Based on the knowledge I have acquired over a month of studying and practicing Zen, at least within Japan, there are two main types of Zen Buddhism: Soto and Rinzai (I’m practicing Soto Zen Buddhism). Zazen is a central part of both types, so Zen Buddhism is considered a more egalitarian form of Buddhism since studying scriptures isn’t as central to Zen practice. The main difference between Soto and Rinzai Zen is that Soto Zen Buddhism focuses more on the practice of not-thinking during zazen, while Rinzai Zen Buddhism focuses on reflecting on koans, Buddhist teachings, during zazen. Based on my understanding, the goal of Zen Buddhism is enlightenment or, in the words of Shunryu Suzuki, to maintain a beginner’s mind.
Ango, three-months of intense Zen study, which was abbreviated and turned virtual for the Sonoma Mountain Zen Center, just concluded. As a beginner, I took part and observed ango and parts of sesshin, a week focused on intensively practicing zazen. Małgosia “Myoju” Sieradzka-Imhoff from the Kannon Zen Center served as Shuso, the head student, and chose the theme:
The Courage of Patch-Robed Monks
“The courage of a fisherman is to enter the water without avoiding deep sea dragons. The courage of a hunter is to travel the earth without avoiding tigers. The courage of a general is to face the drawn sword before him and see death as just like life. What is the courage of patch-robed monks?”
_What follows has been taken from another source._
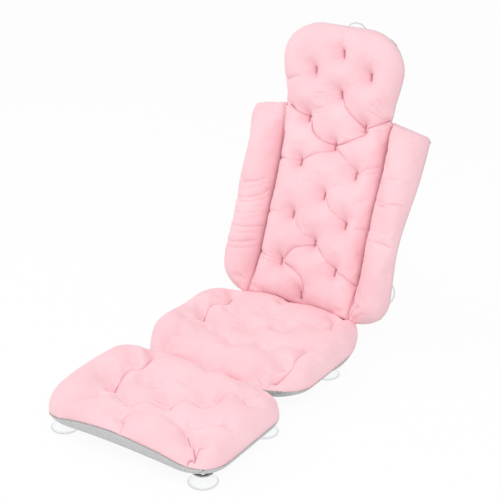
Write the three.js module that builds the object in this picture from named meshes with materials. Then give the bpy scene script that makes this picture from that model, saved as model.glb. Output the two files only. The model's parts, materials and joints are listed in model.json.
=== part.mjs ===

After a pause, Dogen said: “Spread out your bedding and sleep; set out your bowls and eat rice; exhale through your nostrils; radiate light from your eyes. Do you know there is something that goes beyond? With vitality, eat lots of rice and then use the toilet. Transcend your personal prediction of future Buddhahood from Gautama.”
From Dogen’s Extensive Record: A translation of the Eihei Koroku, translated by Taigen Dai Leighton and Shohaku Okumura
Although I am still in Chapel Hill, I am now connected to an international community, multiple sanghas, Buddhist communities, across the globe: the Sonoma Mountain Zen Center in Santa Rosa, California, the Kannon Zen Center in Warsaw, Poland, and the Natthagi Zen Center in Reykjavik, Iceland. I may still be able to travel to Santa Rosa, California, next summer to serve as a volunteer-work resident and to Kaohsiung, Taiwan, in January to continue studying Mandarin Chinese, but until then, I invite you to sit with me and have the courage to live your life, being present in every moment.
Word of the Month
Zafu (n.) meditation cushion; brown plaid fabric stuffed with fabric scraps, bits of old t-shirts, and leftover polyester filling.
P.S. Beginning on September 14th, I will begin taking virtual Chinese classes through NSLI-Y. A few days ago, I spoke with Spring, our charismatic NSLI-Y coordinator in Taiwan, to brush up on my Chinese. Although I am still in America, I will try my best to immerse myself in Chinese with Chinese music, podcasts, shows, and news, combined with diligent study.
Also in September, I will begin serving as a Virtual Student Federal Service intern for the “Fostering Inclusion in Legal Systems – Regional Comparative Analysis” project with the International Disability Rights team in the State Department’s Bureau of Democracy, Human Rights, and Labor’s Office of Multilateral and Global Affairs (phew… that’s quite a mouthful).